The Founding of the Club.

by Mike Anderson

Langdale, 29th September 1967: torrential rain, the road flooded in several places, the campsite very much the same. Hardly an auspicious first meet for a new Club, but one that is nevertheless still flourishing twenty one years later. All members of the Club have since experienced similar discomforts, with the additional attractions of cold, hail, sleet and snow. Now at last we can reveal where the responsibility lies.

Alec Barclay came from across the Border to seek satisfaction for causes long gone: at least that is what we put it down to when we were induced to go to Scotland and elsewhere to be tortured by long walks and hard climbs. Alec and his colleague Colin Mackie had first taken a small party of Sheffielders for a weekend in Glencoe in March 1967, followed by a further visit in July the same year. It was after these trips that the idea of forming a club came to Alec. Discussions back in Sheffield met with enthusiasm and convinced Alec that he had the nucleus for the formation of a viable club.

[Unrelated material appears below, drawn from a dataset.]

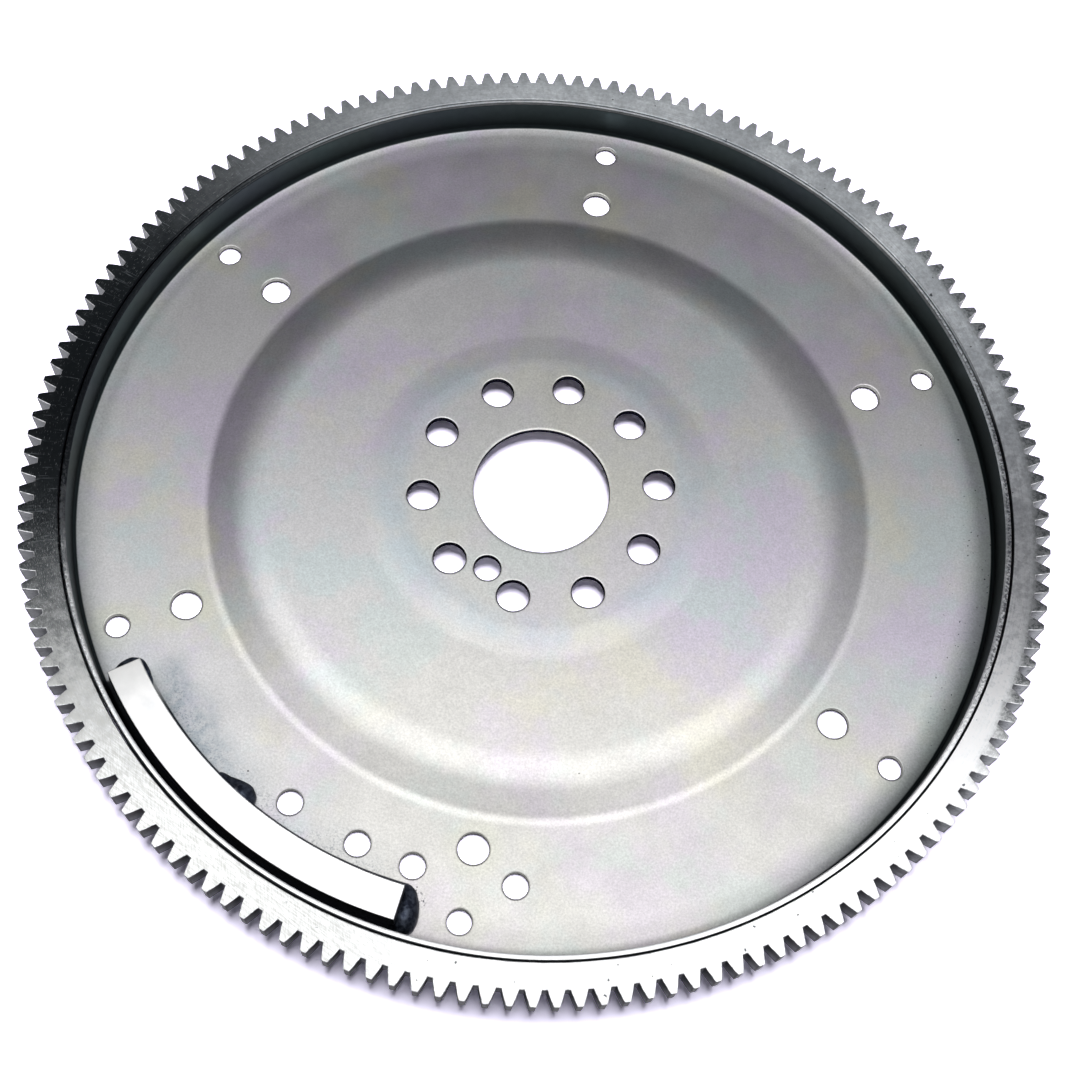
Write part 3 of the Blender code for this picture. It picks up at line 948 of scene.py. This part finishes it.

A nine strong meeting of stalwarts held at Ashley and Avril Turner’s house on Monday 25th September 1967 led directly to the founding of the Club. As all of them were “regulars” at The Castle Inn at Bradway it was natural and appropriate as they intended to meet there on their weekly club night that the Inn should lend its name to the Club. But what to call it? The Castle Climbing Club, or The Castle Mountaineering Club? After a long discussion it was decided to name it “The Castle Mountaineering Club”, in the belief that this title indicating the basic principle of putting one foot in front of the other to gain height would provide the widest possible base for the Club and give encouragement to prospective new members.

A proposal by Alec that the Club should exist to further the spirit of mountaineering on the one hand and to offer instruction in specific techniques on the other, was duly accepted. It was agreed that The Castle Inn should be the Club’s headquarters until suitable premises could be found. Alec himself would act as first Hon. Secretary and Colin Mackie as first President, a , committee was duly elected and a constitution adopted on 9th October 1967.

The success of The Castle Mountaineering Club owes a great deal to the decision taken in those early days to establish the Club as a “Mountaineering Club”. Members have been encouraged over the years to extend their mountaineering skills over a wide range of activities, be they climbing, hill walking, skiing or pot holing even pot holing: a little difficult to put one foot in front of the other underground and still gain height! Whatever the activity, the Club has always afforded opportunities for its members to acquire experience in all aspects of climbing and mountaineering.

Regular meets were held from the outset with climbing sessions every week on local Edges and an away meet each month to different parts of England, Wales and Scotland. The Club rapidly became something of a family with meetings in members’ houses and with slide shows and lectures in addition to the regular club nights at The Castle Inn.

THE FIRST STEPS HAD BEEN SUCCESSFULLY TAKEN.

But with growing membership, the need to find a clubroom which would fulfil one of The Castle’s ambitions soon became apparent. That saga, an epic in its own right, was about to begin.